For purposes of the motion to dismiss, however, the Court need not determine precisely when plaintiffs claim arose. Likewise, the Court is not now faced with the question of the relief available to plaintiff, should he prevail on this claim. The salient fact, for purposes of the present motion, is that the record as it now stands does not warrant dismissal of plaintiffs claim under § 502(a)(3) as time-barred. Defendants’ motion to dismiss plaintiffs third cause of action is therefore denied.
CONCLUSION
Defendants’ motion to dismiss the complaint (Dkt. #22) is granted in part and denied in part. Plaintiffs first, second and fourth causes of action are dismissed. The motion is denied as to the third cause of action, insofar as that cause of action sets forth a claim for breach of fiduciary duty under 29 U.S.C. § 1132(a)(3), as set forth in the body of this Decision and Order.
IT IS SO ORDERED.
. Further background on these cases and their history is set forth in this Court’s recent decision in Kunsman v. Conkright, 977 F.Supp.2d 250, 254-56, 2013 WL 5631027, at *1-*2 (W.D.N.Y.2013). Aside from the cases discussed in the body of this Decision and Order, the other related actions in this Court are Anderson v. Xerox, 06-6202; Holland v. Becker, 08-CV-6171; and Clouthier v. Becker, 08-CV-6441.
. Both the Second and Ninth Circuits thus disapproved of the use of the phantom account mechanism, but they did so on different grounds. The Second Circuit held that the phantom account could not be applied to employees rehired prior to issuance of the 1998 SPD, because it had not been adequately disclosed until then.
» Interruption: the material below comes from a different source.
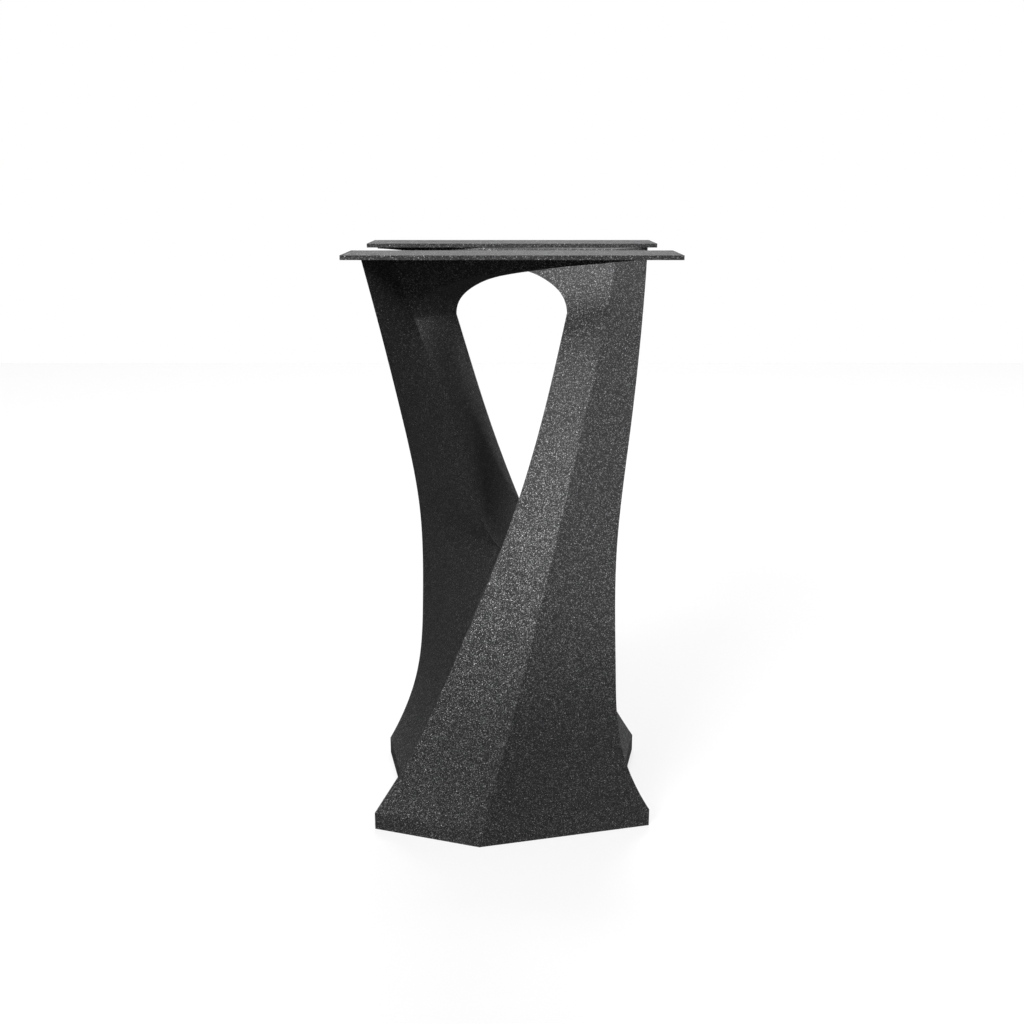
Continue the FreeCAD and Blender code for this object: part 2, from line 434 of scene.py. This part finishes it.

The Ninth Circuit held that the phantom account mechanism itself "violates the substantive requirements of ERISA ... by overestimating the value of distributions made upon a previous separation from employment, and the corresponding reduction in benefits at retirement.” 464 F.3d at 874. As stated, however, on remand both this Court in Frommert and the district court in Miller adopted essentially the same remedy. See Frommert, 825 F.Supp.2d at 440-41.
. I note that the plaintiff in Miller filed suit in December 1998, less than four months after the 1998 SPD was issued. Miller, 464 F.3d at 874. Thus, there was no limitations issue in Miller.